Grim week of grinding Groundhog Days

Master snapper ANDREW CAMPBELL took this remarkable photo of the menacing Orroral Valley Fire from the parched Kaveneys Road, off the Barton Highway, 35 kilometres away from the fire on the afternoon of January 28.

A rates freeze amid the fires and the Greens get upset… with themselves. Another ‘Seven Days’ in the life of Canberra with IAN MEIKLE.

ANOTHER week of grinding Groundhog Days as the city grimly lives through another tense seven days (and more) of fire news. 

Ian Meikle.

The good was that the Beard Fire, the one that started in Walter Burley Griffin’s redwood forest in Pialligo, closed the airport and scared the bejesus out of people in Oaks Estate, had been extinguished and the State of Emergency was lifted. 

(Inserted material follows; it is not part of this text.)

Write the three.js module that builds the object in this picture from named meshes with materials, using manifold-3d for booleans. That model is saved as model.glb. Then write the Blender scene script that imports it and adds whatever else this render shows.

The bad was the roaring, uncontrolled blaze from Namadgi National Park seriously toasting our southern suburban toes by week’s end and scaring the bejesus out of people in Tharwa and Banks.

Who’d even heard of Orroral Valley before an Army helicopter unwittingly started the fire that led the Chief Minister Andrew Barr to light the psychological tinder of the town by describing it as the potentially worst threat to the capital since the devastation of 2003. 

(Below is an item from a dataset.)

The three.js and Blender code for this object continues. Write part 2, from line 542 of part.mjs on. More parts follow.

“It is deeply regrettable that our support operations have likely started this fire,” intoned a sullenly embarrassed media statement from Defence. 

Reading between the lines, one got the sense they were trying hard to be extra helpful in getting this menacing fire snuffed out and one really smart thing they did was airlift 26 endangered eastern bettongs from the incrementally threatened Tidbinbilla Nature Reserve to safety at Mt Rothwell in Victoria with the promise of brush-tailed rock-wallabies to follow. 

Full credit to the Parks and Conservation people for having the wit to get moving on protecting precious wildlife. Two critically endangered southern brush-tailed rock-wallabies and two yellow-footed rock-wallabies, which require ongoing care, are joining seven platypus, which have been at Taronga Zoo since late December. 

A small group of critical breeding Northern Corroboree Frogs and Tidbinbilla’s captive koalas have taken up residence in purpose-built facilities at the ANU. The animals will all come home when conditions improve. 

 

ABOUT the only thing offering respite from this endless hell of heat, smoke and bushfires is some freezing news from the Canberra Liberals.

They are promising to freeze rates for the next four years. All they have to do is get into government on Saturday, October 17 and, boom, Canberra ratepayers can have a four-year break from any rises, not even cost-of-living. Nothing. 

Opposition Leader Alistair Coe is nonplussed by the cost of the promise, explaining to me on the “CityNews Sunday Roast” (2CC, Sundays, 10am-noon) that housing rates only constitute 10 per cent of the ACT government’s total income and freezing the increases would cost, he reckons, only 0.5 per cent of the tax take (we get a big chunk of change from the feds in GST payments).

Told you so… Canberra Liberals’ tax truck from the 2012 election campaign.

The only problem for the Libs with this promise is year five! We’re halfway through the 20-year rates reform plan and this coming year Labor will reef $697 million from the householders of Canberra, up from $209 million. That’s triple rates since 2012, and how we laughed when the Libs warned us of this in that election year. 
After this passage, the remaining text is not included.